Requirement:
Transcribe, exactly as they appear, the line that contains "doc.recompute()", the line that contains "obj.matrix_parent_inverse = Matrix.Identity(4)", and every line in between, and nothing else.

>> Start Data

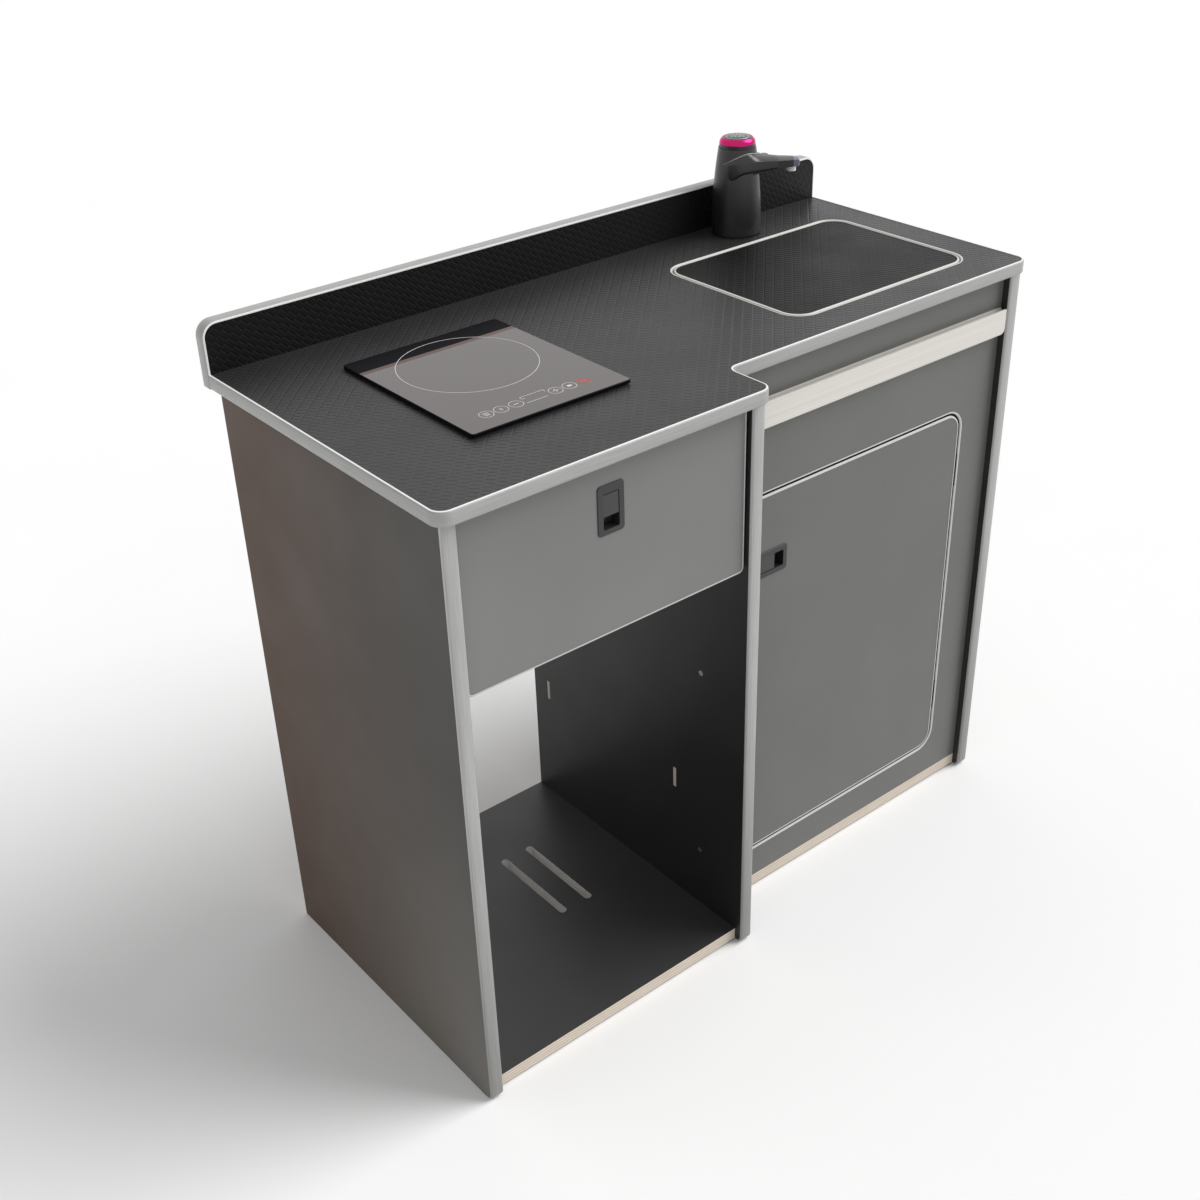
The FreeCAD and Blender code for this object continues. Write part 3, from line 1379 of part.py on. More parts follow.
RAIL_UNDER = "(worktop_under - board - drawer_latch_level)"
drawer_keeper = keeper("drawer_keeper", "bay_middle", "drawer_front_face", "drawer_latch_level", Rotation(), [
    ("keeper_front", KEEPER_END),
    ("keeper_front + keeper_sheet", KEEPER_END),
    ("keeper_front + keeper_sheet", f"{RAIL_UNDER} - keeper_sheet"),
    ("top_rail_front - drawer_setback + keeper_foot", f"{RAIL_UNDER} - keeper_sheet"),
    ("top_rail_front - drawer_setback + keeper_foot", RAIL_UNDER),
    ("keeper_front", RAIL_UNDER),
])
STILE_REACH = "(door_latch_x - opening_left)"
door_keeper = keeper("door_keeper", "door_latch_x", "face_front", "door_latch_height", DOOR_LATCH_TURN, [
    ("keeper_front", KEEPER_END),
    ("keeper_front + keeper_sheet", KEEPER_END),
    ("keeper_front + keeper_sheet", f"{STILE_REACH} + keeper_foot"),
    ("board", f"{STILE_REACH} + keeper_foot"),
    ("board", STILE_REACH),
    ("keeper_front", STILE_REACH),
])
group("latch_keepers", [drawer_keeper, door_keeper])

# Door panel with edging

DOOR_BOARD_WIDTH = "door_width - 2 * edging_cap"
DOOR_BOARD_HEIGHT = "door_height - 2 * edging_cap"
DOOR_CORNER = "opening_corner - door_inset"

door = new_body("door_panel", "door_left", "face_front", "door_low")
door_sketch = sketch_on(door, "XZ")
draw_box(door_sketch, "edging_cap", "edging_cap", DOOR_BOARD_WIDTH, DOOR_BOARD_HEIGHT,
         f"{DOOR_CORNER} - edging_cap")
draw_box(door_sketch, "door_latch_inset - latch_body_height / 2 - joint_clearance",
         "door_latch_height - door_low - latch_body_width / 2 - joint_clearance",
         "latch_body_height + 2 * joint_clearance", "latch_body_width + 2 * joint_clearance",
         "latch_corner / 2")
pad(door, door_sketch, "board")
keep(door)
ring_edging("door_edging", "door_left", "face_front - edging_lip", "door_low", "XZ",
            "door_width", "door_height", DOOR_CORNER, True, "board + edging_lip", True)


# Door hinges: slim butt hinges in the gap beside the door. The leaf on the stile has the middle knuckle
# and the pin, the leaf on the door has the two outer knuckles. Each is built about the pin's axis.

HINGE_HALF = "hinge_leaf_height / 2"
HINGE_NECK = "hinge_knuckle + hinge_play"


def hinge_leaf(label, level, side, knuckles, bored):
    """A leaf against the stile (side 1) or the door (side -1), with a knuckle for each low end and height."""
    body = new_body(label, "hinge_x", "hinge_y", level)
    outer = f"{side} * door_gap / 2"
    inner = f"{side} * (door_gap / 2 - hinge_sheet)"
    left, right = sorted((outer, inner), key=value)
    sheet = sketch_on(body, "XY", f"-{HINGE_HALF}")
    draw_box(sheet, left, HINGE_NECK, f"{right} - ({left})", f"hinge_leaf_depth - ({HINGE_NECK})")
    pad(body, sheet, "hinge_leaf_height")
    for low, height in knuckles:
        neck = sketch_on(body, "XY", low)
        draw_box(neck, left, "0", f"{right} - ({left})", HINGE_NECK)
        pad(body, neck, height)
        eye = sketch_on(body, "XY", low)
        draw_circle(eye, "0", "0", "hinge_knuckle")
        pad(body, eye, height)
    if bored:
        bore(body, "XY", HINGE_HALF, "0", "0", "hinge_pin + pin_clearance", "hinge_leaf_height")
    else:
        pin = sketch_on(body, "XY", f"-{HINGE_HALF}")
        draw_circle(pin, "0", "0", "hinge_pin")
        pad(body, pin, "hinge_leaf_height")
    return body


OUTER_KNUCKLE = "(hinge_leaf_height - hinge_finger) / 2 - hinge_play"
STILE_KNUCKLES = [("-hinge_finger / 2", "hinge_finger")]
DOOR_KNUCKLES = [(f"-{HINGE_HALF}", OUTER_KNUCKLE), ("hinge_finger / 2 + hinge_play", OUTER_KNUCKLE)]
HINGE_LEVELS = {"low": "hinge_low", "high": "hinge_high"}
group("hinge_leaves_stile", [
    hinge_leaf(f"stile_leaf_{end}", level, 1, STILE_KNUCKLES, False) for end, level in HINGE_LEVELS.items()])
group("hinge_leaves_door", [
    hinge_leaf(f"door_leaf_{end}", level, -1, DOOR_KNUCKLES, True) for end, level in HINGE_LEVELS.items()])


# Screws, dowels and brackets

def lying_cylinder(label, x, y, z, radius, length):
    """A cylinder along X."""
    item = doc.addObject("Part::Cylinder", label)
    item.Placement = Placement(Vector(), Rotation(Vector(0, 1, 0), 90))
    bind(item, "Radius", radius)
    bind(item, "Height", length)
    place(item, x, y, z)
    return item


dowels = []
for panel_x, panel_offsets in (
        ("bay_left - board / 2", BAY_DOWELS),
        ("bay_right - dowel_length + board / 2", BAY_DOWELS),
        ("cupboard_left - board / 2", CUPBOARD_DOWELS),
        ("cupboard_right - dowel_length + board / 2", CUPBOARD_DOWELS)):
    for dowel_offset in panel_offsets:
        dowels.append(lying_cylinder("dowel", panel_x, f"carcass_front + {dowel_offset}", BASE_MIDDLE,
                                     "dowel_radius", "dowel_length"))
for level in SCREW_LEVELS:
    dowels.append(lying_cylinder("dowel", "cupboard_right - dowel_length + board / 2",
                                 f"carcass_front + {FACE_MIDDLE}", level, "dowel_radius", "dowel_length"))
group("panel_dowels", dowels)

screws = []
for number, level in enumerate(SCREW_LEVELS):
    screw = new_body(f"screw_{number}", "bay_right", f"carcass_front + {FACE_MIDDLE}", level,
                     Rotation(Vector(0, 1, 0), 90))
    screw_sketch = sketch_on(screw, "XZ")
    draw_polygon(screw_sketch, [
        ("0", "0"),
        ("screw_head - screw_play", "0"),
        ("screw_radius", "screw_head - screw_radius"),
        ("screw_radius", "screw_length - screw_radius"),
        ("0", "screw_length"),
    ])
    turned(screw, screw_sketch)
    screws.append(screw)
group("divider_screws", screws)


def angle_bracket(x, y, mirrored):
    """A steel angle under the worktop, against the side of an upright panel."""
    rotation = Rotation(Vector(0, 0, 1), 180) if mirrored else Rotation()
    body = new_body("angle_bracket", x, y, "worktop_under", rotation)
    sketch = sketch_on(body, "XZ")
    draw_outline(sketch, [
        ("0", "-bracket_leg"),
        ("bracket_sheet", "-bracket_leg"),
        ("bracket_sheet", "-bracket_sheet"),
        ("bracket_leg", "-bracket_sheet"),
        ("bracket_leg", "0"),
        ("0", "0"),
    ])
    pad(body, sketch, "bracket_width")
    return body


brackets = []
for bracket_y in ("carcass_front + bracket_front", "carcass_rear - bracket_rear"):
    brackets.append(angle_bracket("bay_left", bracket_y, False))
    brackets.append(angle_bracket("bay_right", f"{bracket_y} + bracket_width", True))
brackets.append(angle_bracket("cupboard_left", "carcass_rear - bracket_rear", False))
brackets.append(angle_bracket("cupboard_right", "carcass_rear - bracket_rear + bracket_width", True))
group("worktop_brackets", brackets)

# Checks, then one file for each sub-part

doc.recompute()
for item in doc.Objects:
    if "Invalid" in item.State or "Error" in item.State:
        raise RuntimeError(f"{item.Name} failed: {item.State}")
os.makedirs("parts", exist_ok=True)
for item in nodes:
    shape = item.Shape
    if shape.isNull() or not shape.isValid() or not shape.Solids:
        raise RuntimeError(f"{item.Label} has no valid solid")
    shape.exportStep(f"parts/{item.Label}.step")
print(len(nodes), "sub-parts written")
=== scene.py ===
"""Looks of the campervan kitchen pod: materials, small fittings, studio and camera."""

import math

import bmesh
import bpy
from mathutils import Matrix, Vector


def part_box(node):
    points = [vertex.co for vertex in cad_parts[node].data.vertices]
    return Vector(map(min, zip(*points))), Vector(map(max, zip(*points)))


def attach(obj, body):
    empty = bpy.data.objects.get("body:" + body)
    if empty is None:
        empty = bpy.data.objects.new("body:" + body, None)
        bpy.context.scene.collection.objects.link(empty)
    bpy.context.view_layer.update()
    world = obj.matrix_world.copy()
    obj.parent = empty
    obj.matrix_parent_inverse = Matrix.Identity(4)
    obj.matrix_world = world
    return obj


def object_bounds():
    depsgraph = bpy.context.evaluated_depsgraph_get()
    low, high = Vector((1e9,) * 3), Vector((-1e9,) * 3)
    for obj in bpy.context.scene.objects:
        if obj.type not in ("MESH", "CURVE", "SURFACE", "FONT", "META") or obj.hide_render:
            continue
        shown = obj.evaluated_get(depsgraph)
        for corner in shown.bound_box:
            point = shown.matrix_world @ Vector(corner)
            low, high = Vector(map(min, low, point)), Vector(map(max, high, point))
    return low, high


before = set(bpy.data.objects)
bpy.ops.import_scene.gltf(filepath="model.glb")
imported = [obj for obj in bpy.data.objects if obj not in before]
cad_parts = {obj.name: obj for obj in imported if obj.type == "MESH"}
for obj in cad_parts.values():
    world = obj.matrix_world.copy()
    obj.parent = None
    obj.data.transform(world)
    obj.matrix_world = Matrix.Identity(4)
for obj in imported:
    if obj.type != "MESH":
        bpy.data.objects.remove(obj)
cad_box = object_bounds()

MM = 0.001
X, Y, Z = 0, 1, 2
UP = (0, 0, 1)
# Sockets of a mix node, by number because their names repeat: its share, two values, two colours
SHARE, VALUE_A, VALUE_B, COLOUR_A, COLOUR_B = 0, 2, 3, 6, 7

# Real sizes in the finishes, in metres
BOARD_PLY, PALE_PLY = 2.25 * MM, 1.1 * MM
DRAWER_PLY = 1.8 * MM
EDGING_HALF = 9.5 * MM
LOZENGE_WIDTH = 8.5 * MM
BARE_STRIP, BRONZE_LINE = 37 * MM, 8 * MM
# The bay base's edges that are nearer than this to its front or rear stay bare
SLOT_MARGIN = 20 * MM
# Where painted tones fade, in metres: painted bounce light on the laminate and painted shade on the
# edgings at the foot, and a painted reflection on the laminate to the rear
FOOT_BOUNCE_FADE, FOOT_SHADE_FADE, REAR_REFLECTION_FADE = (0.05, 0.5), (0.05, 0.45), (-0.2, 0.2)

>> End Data

Task output:
doc.recompute()
for item in doc.Objects:
    if "Invalid" in item.State or "Error" in item.State:
        raise RuntimeError(f"{item.Name} failed: {item.State}")
os.makedirs("parts", exist_ok=True)
for item in nodes:
    shape = item.Shape
    if shape.isNull() or not shape.isValid() or not shape.Solids:
        raise RuntimeError(f"{item.Label} has no valid solid")
    shape.exportStep(f"parts/{item.Label}.step")
print(len(nodes), "sub-parts written")
=== scene.py ===
"""Looks of the campervan kitchen pod: materials, small fittings, studio and camera."""

import math

import bmesh
import bpy
from mathutils import Matrix, Vector


def part_box(node):
    points = [vertex.co for vertex in cad_parts[node].data.vertices]
    return Vector(map(min, zip(*points))), Vector(map(max, zip(*points)))


def attach(obj, body):
    empty = bpy.data.objects.get("body:" + body)
    if empty is None:
        empty = bpy.data.objects.new("body:" + body, None)
        bpy.context.scene.collection.objects.link(empty)
    bpy.context.view_layer.update()
    world = obj.matrix_world.copy()
    obj.parent = empty
    obj.matrix_parent_inverse = Matrix.Identity(4)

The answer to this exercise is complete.